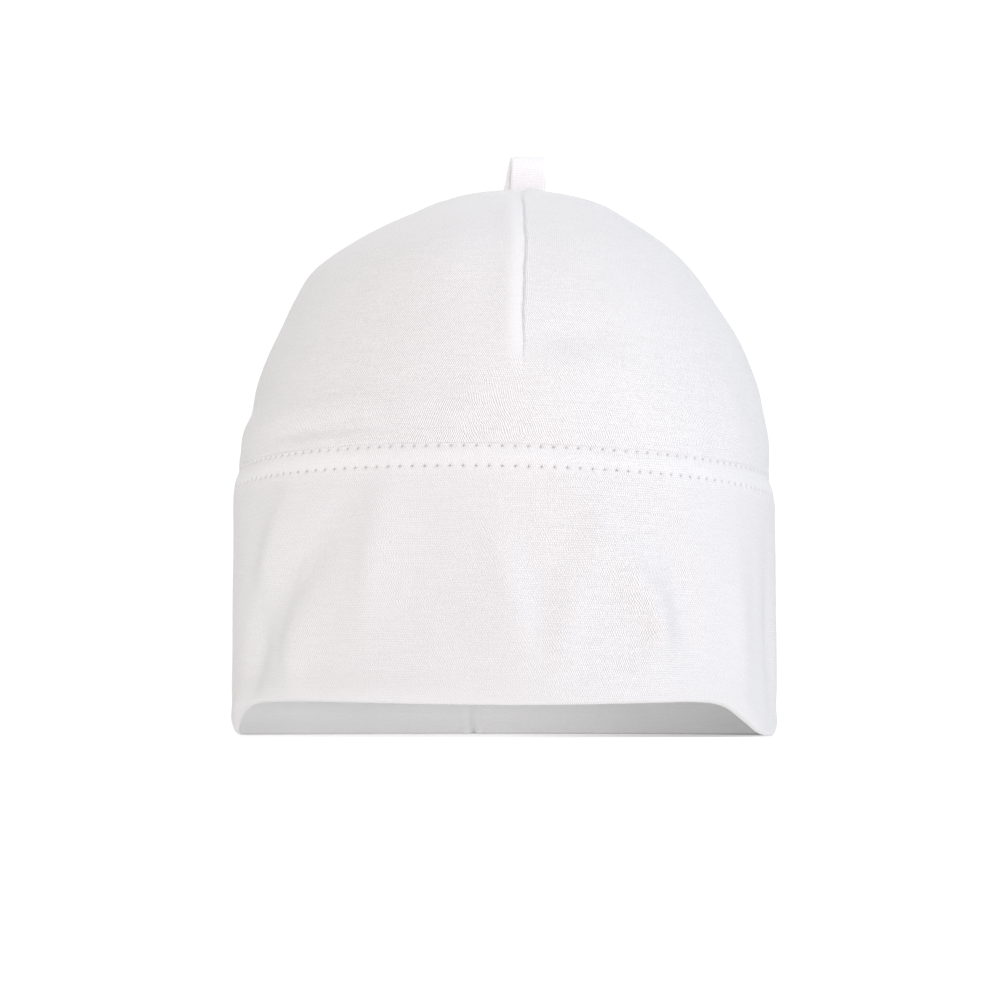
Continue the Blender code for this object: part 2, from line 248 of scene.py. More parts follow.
# The loop seen from its side: height and reach as shares of the loop's height and reach
Bend = namedtuple("Bend", "height reach")
LOOP_ROWS = (
    Bend(-0.08, 0.34), Bend(0.12, 0.46), Bend(0.30, 0.76), Bend(0.50, 0.96),
    Bend(0.68, 1.00), Bend(0.82, 0.86), Bend(0.93, 0.54), Bend(0.985, 0.22),
)

# Square lamps that point at the beanie: place in metres, power in watts, colour
Lamp = namedtuple("Lamp", "name x y z watts colour")
LAMPS = (
    Lamp("right", 0.998, -0.268, 0.441, 4.70, (0.86, 0.90, 1.00)),
    Lamp("left", -0.950, -0.240, 0.560, 2.70, (1.00, 0.96, 0.93)),
    Lamp("front", 0.0, -1.100, 0.084, 9.20, (1.00, 0.92, 0.945)),
    Lamp("top", 0.25, -0.160, 1.125, 4.05, (0.94, 1.00, 0.99)),
    Lamp("back_left", -0.825, 0.476, 0.615, 2.00, (1.00, 0.98, 0.96)),
    Lamp("back_right", 1.030, 0.375, 0.161, 0.45, (0.99, 0.99, 1.00)),
    Lamp("back", 0.0, 0.707, 0.908, 4.85, (0.98, 0.94, 1.00)),
)
LAMP_SIDE = 0.60
LAMP_AIM = (0.0, 0.0, 0.065)
CAMERA_PLACE = (-0.0009, -0.517, 0.002)

# The floor gives less light in an oval under the beanie: its middle's y, its half width and
# depth, the share of the way out at which its soft edge starts, how far right of the middle the
# floor is darkest, and the share of light left there
SHADE_MIDDLE = 0.006
SHADE_WIDE = 0.0615
SHADE_DEEP = 0.0640
SHADE_EDGE = 0.93
SHADE_RIGHT = 0.060
SHADE_LIGHT = 0.25


def length(name, default, description):
    """A setting that is a length in metres."""
    return FloatProperty(name=name, description=description, default=default, unit="LENGTH")


class BeanieSizes(bpy.types.PropertyGroup):
    """Sizes of the cloth, its seams and its stitches."""
    cloth: length("Cloth", 0.00102, "Thickness of one layer of the band's jersey")
    seam_cloth: length("Cloth at the seam", 0.00030,
                       "Thickness of the outer layer where it is sewn flat")
    crown_cloth: length("Crown cloth", 0.0011, "Thickness of the crown's jersey")
    rim_cloth: length("Cloth at the rim", 0.00055,
                      "Thickness of one layer where it is folded sharply")
    layer_gap: length("Layer gap", 0.00014, "Air between the band's two layers")
    rim_lift: length("Rim lift", 0.0070, "How far the front of the rim stands up")
    waist_depth: length("Waist depth", 0.0012, "How far the stitched seam draws the cloth in")
    waist_reach: length("Waist reach", 0.0056, "Height of the band that the seam draws in")
    curl_depth: length("Curl depth", 0.0009, "How far the folded rim curls in")
    curl_reach: length("Curl reach", 0.0050, "Height of the band that curls in")
    fold_relief: length("Fold relief", 0.0012, "Height of the soft folds")
    dart_drop: length("Dart drop", 0.0508, "Height over which each dart runs")
    dart_depth: length("Dart depth", 0.00035, "Depth of the crease of a dart")
    dart_lip: length("Dart lip", 0.0004, "Height of the lip beside a dart")
    dart_roll: length("Dart roll", 0.0005, "How far the cloth on a dart's left rolls in at it")
    dart_hump: length("Dart hump", 0.0007, "Height of the gathered cloth beside a dart's top")
    dart_allowance: length("Dart allowance", 0.0010,
                           "How far the sewn fold of a dart stands inside")
    stitch_pitch: length("Stitch", 0.0026, "Length of one stitch of the rows")
    row_drop: length("First row", 0.0006, "Drop from the seam to the upper row")
    row_gap: length("Row gap", 0.0041, "Distance between the two rows")
    hole_radius: length("Needle hole", 0.00023, "Radius of a needle hole")
    hole_depth: length("Hole depth", 0.00045, "Depth of a needle hole")
    thread: length("Thread", 0.00022, "Thickness of the sewing thread")
    loop_cloth: length("Loop cloth", 0.0012, "Thickness of the folded strip")
    loop_reach: length("Loop reach", 0.0018, "Half the distance between its legs")
    loop_width: length("Loop width", 0.0078, "Width of the loop's strip")
    loop_skew: length("Loop skew", 0.0015, "How far the loop's back leg stands to the left")
    loop_turn: FloatProperty(name="Loop turn", description="Turn of the loop seen from above",
                             default=math.radians(8), subtype="ANGLE")
    wale: length("Wale", 0.00046, "Width of one knitted column")
    course: length("Course", 0.00048, "Height of one knitted row")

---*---

Stated goal: Your answer should be only a number: how many lines of the data above contain the string "from"?

Output: 4